Voici ses choix, envoyés par lettre manuscrite, moins nostalgiques pour les réalisatrices que pour les actrices !
Mes cinq films réalisés par des femmes préférés
1 – I am not a witch de Rungano Nyoni (2017)
Pour la rigueur du montage, la force de ses plans, la poésie de ses images et la tendresse du regard sur ses personnages.
2 – Corps et âme d’Ildiko Enyedi (2017)
Réalisme et lyrisme mélangés : un film poétique d’une infinie tendresse.

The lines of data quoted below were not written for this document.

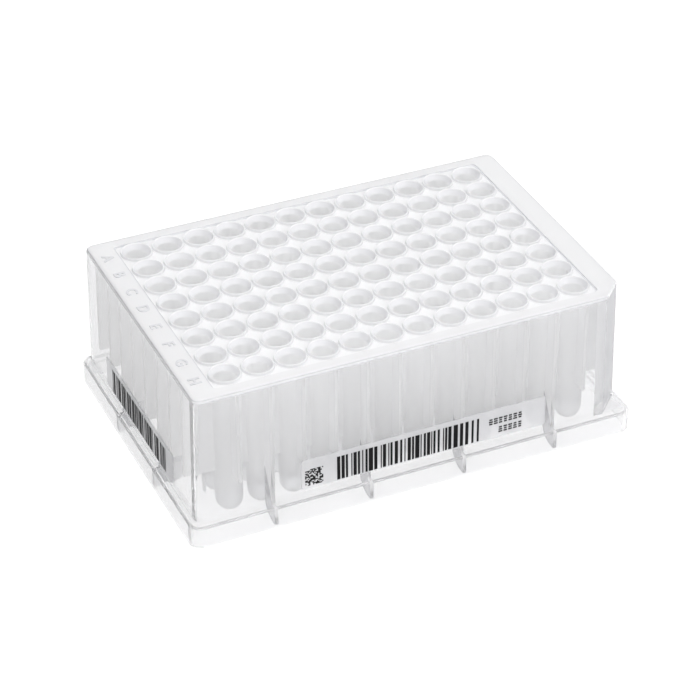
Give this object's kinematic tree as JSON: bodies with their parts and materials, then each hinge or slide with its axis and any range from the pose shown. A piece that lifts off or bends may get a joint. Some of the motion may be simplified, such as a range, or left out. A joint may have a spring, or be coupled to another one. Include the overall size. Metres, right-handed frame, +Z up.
{
  "type": "well plate",
  "caption": "Deep-well laboratory plate: a flanged, slightly tapering open-bottomed frame whose deck carries a grid of round wells with U-shaped bottoms and raised sealing rims.",
  "frame": {"origin": "middle of the footprint, on the surface the plate rests on", "axes": "+Z up; +X from column 1 to column 12; +Y from row H to row A"},
  "size_m": [0.1278, 0.0854, 0.044],
  "materials": {
    "plate_moulding": "natural unpigmented polypropylene, injection moulded, translucent",
    "label_film": "printed matt adhesive film"
  },
  "bodies": {
    "root": {"plate": "plate_moulding", "front_label": "label_film", "side_label": "label_film"}
  },
  "joints": []
}
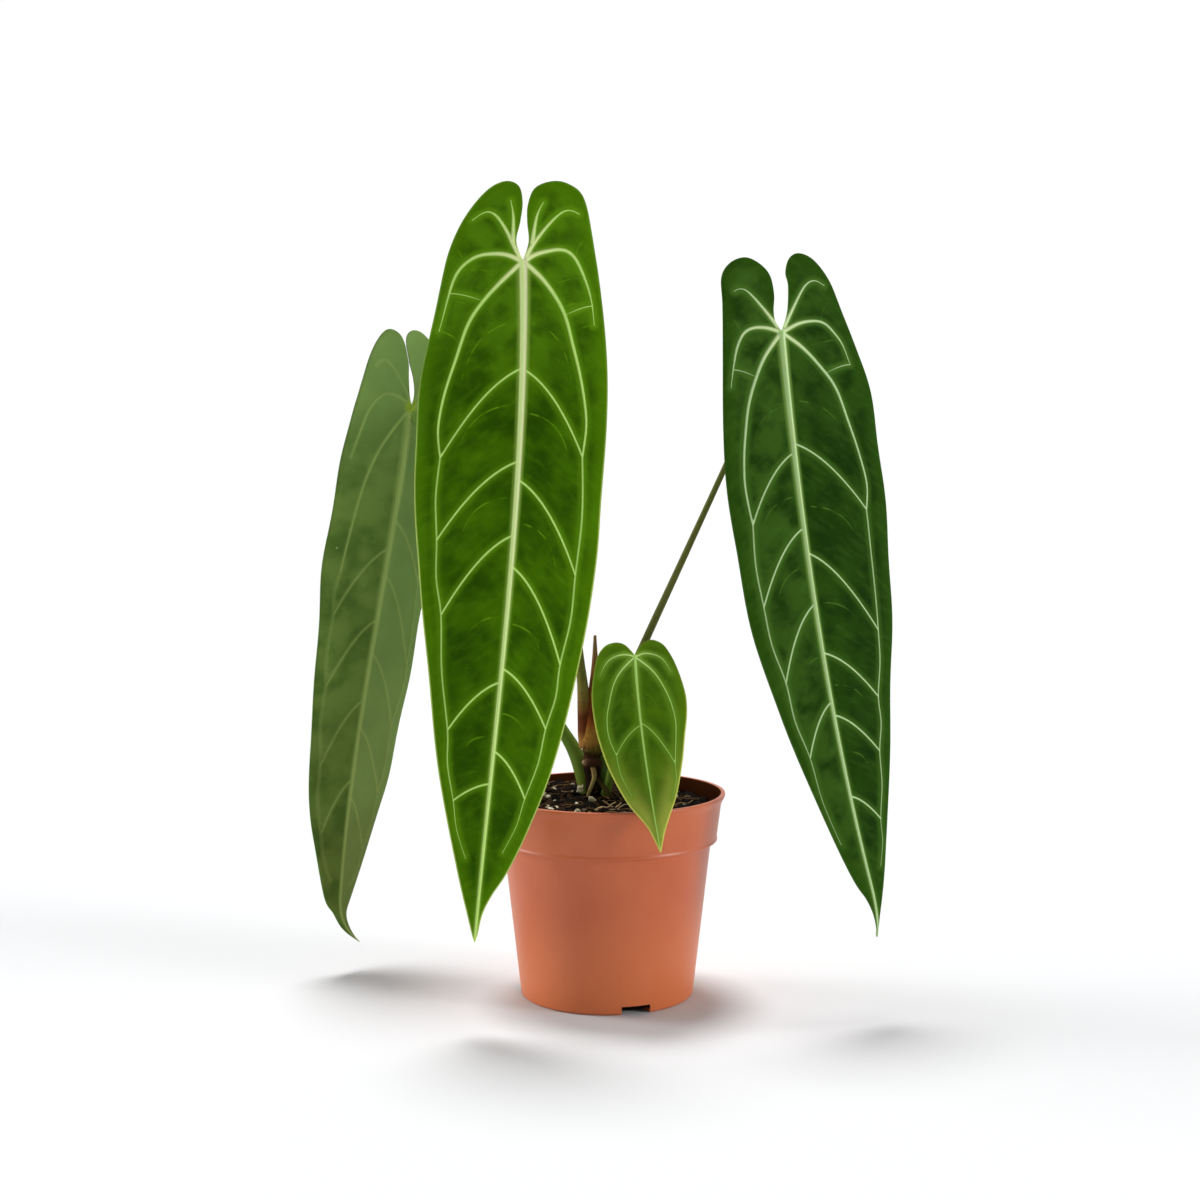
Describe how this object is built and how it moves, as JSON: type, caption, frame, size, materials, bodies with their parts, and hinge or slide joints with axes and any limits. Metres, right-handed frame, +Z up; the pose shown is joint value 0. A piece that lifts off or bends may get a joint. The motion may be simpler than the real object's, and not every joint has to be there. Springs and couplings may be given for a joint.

3 – La leçon de piano de Jane Campion (1993)
Une maîtrise exceptionnelle dans chaque plan, un regard plein d’empathie sur la vie de ses héros.

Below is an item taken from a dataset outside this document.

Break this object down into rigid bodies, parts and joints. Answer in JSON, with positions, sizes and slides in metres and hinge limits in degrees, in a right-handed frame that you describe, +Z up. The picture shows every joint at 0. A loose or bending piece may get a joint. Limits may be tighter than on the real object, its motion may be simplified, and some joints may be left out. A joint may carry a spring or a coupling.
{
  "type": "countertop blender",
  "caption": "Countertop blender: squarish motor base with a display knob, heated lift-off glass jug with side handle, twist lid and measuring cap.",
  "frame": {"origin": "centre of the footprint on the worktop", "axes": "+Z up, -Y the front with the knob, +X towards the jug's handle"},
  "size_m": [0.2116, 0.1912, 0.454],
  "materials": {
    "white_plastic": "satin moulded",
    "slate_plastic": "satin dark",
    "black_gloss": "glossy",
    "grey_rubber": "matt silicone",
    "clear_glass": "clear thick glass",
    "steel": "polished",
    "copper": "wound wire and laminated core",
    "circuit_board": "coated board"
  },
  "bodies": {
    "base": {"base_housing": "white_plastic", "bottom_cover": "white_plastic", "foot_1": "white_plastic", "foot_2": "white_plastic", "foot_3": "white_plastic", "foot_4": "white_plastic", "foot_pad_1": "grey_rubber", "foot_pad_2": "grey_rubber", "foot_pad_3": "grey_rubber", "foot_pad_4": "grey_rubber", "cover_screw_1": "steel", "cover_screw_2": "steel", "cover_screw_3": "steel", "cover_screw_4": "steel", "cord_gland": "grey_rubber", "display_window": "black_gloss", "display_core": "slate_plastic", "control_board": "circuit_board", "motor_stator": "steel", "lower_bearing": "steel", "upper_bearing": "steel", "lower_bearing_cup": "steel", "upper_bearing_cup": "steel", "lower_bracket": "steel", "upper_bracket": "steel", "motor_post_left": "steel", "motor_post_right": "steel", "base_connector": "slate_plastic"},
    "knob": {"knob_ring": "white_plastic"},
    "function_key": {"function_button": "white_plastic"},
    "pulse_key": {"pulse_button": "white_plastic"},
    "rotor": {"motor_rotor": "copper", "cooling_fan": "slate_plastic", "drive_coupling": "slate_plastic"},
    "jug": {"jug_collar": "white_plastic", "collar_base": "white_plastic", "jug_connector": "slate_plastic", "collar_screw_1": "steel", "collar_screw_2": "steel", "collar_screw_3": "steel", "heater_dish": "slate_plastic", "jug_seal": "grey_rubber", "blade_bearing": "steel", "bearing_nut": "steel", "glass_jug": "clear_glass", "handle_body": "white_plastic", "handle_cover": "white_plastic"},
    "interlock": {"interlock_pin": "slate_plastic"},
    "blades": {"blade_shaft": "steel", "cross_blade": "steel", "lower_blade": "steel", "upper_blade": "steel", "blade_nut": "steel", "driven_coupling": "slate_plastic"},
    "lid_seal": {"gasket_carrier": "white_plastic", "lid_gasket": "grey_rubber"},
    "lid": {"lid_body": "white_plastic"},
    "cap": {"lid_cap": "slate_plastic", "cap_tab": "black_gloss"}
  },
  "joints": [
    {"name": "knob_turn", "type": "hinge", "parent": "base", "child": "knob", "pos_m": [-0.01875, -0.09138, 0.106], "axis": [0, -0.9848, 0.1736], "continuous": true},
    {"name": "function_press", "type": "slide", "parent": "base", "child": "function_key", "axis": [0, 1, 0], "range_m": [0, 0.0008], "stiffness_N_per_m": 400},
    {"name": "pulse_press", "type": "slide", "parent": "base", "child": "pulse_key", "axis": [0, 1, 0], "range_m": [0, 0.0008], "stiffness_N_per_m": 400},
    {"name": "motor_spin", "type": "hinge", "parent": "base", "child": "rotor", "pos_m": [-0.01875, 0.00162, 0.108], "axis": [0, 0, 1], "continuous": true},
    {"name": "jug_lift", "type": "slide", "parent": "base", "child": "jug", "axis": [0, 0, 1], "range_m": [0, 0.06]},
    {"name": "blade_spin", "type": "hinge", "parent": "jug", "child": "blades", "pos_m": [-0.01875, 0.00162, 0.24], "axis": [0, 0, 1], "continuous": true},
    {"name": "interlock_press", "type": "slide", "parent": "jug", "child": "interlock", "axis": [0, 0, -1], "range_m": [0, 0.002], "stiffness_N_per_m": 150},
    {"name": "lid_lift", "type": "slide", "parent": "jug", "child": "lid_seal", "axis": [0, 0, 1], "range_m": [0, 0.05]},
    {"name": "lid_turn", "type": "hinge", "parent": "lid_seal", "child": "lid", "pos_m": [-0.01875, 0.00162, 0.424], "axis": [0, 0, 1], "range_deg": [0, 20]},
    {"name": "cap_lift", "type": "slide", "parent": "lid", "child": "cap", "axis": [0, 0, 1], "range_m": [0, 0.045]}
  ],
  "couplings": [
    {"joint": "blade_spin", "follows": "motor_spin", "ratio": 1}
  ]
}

4 – Suzaku de Naomi Kawase (1997)
La restitution d’un monde en plein désarroi. Un film impressionniste et réaliste tout à la fois.
5 – Les Dieux du stade de Leni Riefenstahl (1938)
On n’a jamais fait meilleur documentaire sur le sport.
Les cinq rôles d’actrices qui m’ont ébloui
1- Arletty dans Les Enfants du paradis de Marcel Carné (1945)
Elégance, gouaille, voix inimitable. Un mythe!
2- Cyd Charisse dans Traquenard de Nicholas Ray (1958)
La plus belle danseuse du cinéma mondial. Emouvante et sensuelle, un rêve de perfection.
3- Gene Tierney dans The Shanghaï gesture de Joseph von Strenberg (1941)
Fragile et mystérieuse, incroyablement touchante. Une icône.
4 – Anne Magnani dans Rome Ville ouverte de Roberto Rossellini (1945)
Géniale tragédienne, bouleversante, toujours naturelle, le symbole même de la femme italienne.
5 – Simone Signoret dans Casque d’or de Jacques Becker (1952)
Magistrale et lumineuse, autoritaire et tendre. On ne peut pas l’oublier.